Pick out every line holding the string "json" and copy it.

>> begin

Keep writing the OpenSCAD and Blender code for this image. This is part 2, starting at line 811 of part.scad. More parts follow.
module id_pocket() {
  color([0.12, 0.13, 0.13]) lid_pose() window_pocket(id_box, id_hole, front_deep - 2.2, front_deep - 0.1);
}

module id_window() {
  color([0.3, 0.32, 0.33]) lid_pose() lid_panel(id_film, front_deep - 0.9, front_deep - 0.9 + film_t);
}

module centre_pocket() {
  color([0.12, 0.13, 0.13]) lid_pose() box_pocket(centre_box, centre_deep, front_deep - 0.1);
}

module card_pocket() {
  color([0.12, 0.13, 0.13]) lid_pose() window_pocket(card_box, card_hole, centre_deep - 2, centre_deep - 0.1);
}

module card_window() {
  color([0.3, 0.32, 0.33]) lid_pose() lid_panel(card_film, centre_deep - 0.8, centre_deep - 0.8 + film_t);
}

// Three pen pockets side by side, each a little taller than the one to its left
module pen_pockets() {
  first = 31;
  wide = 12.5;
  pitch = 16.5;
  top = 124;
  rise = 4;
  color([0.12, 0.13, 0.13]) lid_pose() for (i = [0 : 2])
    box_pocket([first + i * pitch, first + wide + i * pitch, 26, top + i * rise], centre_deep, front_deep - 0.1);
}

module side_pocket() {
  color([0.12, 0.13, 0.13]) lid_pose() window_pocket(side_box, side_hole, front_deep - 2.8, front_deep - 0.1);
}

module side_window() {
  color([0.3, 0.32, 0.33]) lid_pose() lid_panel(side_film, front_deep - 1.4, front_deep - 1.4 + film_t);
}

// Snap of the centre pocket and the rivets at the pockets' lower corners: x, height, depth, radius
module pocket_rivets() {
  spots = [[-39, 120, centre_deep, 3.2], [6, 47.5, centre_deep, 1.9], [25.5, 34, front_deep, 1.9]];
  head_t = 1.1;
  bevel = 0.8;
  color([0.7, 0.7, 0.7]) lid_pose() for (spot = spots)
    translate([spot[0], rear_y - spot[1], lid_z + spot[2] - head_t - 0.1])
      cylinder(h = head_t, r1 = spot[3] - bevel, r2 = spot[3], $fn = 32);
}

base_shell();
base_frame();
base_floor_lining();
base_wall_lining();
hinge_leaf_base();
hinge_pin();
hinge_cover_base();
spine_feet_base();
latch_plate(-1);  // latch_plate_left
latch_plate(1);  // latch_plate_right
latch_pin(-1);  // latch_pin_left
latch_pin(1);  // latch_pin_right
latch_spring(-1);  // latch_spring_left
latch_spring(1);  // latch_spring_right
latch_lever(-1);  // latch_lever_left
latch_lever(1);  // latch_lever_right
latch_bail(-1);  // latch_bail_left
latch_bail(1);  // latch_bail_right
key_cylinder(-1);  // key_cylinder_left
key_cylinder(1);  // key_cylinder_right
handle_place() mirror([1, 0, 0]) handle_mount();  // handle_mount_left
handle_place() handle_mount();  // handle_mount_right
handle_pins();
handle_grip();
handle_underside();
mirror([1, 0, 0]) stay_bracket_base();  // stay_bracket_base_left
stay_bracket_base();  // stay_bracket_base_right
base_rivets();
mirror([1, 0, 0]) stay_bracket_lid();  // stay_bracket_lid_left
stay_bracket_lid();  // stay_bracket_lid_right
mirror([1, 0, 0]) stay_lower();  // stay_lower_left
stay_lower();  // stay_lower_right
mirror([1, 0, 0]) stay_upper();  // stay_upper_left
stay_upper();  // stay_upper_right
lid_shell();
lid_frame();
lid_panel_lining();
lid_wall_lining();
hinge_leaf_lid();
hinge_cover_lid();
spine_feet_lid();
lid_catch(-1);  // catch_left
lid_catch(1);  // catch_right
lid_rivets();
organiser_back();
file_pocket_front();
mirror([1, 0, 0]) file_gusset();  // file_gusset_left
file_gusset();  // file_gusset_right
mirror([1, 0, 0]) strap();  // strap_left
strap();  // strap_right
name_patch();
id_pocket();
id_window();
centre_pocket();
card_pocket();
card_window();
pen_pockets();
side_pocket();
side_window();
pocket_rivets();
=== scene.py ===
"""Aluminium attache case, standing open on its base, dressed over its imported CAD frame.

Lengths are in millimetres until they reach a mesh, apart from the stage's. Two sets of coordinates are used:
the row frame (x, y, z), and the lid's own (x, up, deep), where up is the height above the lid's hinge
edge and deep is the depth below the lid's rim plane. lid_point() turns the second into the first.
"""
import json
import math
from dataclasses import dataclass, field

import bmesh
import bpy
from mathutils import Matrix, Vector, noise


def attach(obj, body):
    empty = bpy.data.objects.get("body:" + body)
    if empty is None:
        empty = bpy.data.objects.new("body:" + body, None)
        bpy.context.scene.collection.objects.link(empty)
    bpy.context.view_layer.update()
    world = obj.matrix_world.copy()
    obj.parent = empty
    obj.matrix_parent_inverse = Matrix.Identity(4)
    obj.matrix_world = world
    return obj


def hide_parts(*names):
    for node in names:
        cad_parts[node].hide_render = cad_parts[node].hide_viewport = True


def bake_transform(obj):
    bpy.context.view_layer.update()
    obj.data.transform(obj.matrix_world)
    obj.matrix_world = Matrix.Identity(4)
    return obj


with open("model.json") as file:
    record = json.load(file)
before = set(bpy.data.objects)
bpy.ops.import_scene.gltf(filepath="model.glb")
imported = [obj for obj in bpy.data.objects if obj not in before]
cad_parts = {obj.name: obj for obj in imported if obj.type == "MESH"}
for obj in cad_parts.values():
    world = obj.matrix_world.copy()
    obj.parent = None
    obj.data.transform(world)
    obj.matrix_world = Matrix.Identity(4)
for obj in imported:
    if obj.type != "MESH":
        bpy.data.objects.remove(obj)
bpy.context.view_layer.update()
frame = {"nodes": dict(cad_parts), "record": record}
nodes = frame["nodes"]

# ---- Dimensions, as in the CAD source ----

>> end
>> begin

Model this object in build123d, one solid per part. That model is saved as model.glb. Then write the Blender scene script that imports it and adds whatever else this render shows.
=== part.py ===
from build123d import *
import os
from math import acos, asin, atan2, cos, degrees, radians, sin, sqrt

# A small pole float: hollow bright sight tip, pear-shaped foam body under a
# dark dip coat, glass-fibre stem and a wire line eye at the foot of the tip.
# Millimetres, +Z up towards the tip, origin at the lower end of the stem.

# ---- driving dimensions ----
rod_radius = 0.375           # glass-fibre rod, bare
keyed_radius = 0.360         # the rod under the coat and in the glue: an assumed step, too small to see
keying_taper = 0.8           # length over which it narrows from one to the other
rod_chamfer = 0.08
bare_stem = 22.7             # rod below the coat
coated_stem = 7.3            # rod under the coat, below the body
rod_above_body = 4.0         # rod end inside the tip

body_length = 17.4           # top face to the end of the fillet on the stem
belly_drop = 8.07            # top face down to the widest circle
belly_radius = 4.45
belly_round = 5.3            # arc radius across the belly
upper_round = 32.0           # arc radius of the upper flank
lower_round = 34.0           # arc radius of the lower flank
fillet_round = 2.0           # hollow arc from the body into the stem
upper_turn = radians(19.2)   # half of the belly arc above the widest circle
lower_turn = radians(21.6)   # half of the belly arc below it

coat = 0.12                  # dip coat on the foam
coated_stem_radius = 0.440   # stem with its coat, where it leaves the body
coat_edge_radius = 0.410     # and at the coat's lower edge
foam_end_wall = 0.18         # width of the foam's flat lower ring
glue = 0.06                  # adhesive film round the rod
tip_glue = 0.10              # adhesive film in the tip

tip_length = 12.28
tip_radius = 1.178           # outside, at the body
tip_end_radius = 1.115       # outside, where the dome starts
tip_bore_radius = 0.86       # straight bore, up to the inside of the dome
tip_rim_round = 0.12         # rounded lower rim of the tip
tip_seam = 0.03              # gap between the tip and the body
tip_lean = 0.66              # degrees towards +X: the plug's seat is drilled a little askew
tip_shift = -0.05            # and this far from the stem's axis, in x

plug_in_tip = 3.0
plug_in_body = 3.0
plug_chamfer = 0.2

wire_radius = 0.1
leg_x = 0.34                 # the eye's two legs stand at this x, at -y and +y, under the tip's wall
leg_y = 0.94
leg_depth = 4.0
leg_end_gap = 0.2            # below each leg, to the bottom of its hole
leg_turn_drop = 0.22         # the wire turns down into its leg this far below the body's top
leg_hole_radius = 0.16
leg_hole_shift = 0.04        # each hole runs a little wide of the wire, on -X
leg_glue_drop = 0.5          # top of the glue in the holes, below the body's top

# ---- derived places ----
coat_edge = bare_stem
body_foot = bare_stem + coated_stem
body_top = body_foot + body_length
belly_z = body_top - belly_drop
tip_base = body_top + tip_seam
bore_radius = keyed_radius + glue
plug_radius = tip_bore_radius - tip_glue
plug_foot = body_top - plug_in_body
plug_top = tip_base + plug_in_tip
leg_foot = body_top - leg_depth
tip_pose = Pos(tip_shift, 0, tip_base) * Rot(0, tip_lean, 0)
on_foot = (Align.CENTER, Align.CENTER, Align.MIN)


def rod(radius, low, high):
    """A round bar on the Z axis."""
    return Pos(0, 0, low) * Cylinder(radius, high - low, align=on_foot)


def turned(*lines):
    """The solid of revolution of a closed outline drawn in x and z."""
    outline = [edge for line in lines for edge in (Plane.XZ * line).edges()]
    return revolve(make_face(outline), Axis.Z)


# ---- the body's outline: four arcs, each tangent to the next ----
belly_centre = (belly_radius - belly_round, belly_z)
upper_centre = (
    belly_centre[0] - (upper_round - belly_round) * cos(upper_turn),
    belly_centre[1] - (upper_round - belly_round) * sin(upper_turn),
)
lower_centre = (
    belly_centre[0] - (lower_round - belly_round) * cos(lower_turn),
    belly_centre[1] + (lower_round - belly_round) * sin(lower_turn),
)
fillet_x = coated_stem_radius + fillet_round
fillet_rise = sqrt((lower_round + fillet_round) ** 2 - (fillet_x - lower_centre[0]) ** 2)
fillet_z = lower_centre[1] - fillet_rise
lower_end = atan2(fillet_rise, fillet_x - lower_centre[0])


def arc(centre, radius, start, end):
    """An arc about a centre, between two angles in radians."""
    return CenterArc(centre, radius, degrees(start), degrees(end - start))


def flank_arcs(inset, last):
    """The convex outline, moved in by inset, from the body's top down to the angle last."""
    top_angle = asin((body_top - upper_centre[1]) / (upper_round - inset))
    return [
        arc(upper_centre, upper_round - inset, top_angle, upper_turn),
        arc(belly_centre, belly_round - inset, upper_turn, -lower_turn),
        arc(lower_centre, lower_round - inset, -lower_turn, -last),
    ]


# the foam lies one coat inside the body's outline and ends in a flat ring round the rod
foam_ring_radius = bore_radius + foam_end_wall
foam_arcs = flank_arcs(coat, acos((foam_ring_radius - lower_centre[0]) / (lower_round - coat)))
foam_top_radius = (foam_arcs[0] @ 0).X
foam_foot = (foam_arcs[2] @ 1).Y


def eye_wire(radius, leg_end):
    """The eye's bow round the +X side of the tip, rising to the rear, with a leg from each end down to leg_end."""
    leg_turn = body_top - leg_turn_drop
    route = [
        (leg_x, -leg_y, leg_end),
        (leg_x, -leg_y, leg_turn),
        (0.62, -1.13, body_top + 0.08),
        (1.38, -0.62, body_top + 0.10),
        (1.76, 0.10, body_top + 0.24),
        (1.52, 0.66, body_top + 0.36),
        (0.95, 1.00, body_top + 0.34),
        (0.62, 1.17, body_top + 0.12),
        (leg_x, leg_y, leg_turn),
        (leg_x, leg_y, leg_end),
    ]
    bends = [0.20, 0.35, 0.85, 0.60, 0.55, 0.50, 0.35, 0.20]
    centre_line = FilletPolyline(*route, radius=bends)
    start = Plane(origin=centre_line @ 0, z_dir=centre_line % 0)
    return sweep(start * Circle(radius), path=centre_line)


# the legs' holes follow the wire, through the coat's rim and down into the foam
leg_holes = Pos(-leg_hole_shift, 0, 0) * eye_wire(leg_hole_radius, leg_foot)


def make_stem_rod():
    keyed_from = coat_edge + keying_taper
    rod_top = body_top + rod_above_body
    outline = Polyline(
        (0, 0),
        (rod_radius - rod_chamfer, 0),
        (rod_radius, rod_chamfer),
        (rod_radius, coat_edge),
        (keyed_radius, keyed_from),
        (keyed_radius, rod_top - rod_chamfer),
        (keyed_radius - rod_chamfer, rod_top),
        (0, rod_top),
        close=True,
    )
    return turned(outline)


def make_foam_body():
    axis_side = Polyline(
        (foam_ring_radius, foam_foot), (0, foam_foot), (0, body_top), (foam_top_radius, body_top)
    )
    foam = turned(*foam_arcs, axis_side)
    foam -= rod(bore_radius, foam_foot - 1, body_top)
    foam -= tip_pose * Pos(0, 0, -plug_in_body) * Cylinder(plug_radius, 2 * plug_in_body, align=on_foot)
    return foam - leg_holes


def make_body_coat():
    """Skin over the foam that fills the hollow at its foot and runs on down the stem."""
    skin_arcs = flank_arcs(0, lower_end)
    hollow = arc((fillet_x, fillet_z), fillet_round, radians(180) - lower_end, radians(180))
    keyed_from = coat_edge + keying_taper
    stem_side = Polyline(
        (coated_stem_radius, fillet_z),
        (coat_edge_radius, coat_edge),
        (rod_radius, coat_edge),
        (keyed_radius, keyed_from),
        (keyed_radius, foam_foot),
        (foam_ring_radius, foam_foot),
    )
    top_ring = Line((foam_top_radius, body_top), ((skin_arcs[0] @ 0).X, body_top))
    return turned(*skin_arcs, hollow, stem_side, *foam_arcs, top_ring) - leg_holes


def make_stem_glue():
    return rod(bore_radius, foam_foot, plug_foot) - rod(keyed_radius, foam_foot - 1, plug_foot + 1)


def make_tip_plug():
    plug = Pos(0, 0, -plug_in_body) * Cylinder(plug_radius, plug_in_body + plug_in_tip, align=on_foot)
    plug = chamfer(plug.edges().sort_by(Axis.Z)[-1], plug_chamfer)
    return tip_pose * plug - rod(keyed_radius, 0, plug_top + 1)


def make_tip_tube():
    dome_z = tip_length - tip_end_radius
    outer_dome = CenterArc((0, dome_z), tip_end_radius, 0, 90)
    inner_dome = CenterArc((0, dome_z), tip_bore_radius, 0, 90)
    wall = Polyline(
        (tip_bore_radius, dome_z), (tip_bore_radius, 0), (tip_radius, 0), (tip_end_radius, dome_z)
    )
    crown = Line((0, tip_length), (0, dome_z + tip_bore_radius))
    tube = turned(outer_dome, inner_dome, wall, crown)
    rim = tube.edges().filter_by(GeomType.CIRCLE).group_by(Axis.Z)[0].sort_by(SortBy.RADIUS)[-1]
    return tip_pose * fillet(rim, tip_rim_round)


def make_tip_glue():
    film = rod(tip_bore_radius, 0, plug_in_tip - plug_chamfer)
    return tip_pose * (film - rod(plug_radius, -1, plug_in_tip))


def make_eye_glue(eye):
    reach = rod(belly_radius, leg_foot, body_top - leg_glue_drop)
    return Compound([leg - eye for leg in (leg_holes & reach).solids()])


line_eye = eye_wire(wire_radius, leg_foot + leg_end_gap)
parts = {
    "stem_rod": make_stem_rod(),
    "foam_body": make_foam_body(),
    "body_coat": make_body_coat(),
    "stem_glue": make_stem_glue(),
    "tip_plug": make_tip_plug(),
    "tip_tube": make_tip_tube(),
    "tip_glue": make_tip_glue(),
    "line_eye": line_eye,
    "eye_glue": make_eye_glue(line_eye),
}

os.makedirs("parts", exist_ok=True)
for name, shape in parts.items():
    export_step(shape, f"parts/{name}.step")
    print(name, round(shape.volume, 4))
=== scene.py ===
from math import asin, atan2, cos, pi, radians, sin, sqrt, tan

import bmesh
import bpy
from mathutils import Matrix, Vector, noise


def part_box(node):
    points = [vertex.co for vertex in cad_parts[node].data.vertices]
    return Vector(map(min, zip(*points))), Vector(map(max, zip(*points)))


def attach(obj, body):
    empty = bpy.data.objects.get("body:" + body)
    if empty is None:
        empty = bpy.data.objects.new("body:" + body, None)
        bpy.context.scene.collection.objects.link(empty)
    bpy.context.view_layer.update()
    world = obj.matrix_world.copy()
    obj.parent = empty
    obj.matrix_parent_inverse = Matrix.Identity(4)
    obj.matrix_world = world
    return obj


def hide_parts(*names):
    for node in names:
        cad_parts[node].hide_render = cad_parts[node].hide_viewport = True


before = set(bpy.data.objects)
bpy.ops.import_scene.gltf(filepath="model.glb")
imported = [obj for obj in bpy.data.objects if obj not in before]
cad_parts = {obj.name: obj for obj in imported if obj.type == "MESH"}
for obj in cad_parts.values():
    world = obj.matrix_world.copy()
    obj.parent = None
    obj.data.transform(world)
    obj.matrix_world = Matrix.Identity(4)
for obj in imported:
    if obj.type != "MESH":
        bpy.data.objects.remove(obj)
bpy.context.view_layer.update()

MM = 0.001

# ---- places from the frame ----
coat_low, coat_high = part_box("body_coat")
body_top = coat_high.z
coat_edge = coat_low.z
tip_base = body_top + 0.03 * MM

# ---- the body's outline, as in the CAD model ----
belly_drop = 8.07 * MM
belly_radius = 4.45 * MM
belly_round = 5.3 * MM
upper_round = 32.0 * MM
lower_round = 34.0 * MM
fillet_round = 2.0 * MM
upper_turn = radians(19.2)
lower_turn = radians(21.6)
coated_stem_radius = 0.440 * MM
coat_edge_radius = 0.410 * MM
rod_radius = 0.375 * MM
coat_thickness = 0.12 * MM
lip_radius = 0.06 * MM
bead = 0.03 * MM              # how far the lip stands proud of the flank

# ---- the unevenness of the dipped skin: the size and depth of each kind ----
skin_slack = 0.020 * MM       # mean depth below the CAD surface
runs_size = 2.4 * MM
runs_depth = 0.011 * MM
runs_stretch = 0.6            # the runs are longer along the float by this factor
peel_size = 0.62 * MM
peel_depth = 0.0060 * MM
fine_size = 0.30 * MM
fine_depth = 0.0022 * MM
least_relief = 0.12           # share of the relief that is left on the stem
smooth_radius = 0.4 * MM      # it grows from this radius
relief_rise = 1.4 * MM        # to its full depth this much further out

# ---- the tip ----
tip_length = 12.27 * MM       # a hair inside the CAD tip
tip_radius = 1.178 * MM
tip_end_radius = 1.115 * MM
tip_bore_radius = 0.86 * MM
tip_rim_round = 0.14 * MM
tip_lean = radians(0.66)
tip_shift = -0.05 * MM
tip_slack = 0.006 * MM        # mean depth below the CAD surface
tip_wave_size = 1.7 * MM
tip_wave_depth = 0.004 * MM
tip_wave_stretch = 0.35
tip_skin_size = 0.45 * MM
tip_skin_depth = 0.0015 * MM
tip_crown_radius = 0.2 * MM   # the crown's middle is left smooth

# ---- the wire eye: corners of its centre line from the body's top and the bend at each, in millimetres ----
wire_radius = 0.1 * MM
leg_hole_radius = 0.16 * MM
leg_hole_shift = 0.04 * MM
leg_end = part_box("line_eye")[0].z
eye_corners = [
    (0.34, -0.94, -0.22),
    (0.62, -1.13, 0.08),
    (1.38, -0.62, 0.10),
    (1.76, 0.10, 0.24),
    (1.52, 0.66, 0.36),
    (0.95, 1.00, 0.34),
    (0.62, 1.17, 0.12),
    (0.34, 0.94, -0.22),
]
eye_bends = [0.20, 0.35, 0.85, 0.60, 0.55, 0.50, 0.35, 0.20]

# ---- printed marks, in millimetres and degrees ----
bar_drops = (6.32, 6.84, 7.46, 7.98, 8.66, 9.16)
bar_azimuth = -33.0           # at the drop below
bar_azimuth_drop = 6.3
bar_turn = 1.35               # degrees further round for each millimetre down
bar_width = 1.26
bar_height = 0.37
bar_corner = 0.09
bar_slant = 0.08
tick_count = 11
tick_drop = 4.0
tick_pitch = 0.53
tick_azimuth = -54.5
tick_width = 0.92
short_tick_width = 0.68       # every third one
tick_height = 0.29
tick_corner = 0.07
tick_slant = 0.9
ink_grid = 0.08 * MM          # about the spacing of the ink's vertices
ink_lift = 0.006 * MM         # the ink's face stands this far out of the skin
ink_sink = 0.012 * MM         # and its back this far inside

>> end
>> begin

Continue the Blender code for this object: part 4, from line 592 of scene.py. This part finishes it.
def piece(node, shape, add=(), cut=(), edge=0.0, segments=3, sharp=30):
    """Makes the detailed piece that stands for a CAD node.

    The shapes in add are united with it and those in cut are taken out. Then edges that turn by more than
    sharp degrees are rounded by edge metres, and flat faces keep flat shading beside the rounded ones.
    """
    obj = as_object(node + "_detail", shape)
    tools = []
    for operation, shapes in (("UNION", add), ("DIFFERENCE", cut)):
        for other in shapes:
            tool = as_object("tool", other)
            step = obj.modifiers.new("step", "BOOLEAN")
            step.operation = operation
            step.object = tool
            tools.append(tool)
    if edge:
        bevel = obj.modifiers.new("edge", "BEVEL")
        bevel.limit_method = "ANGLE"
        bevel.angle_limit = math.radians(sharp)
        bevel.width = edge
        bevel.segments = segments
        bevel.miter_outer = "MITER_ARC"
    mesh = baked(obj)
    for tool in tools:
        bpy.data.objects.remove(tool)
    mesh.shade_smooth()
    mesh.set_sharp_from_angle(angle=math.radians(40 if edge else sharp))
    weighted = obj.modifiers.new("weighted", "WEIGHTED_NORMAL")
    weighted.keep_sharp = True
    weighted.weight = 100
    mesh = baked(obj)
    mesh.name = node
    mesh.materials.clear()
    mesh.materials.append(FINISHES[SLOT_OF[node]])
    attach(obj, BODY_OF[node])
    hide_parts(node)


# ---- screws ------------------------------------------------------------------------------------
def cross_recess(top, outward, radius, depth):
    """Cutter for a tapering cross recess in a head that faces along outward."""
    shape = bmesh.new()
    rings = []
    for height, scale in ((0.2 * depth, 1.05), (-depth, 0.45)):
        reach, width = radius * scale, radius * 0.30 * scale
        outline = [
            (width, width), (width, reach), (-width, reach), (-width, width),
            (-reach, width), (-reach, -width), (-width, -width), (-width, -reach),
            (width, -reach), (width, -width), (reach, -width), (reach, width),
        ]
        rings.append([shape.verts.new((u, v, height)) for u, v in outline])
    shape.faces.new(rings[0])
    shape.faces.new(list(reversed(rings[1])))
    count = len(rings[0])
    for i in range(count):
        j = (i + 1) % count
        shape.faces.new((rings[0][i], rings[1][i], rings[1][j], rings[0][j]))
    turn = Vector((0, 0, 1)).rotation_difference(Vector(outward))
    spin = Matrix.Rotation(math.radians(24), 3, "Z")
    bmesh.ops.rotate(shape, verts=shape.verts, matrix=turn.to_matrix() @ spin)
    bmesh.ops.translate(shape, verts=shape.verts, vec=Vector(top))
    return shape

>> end

→ Solution below
import json
with open("model.json") as file:
    record = json.load(file)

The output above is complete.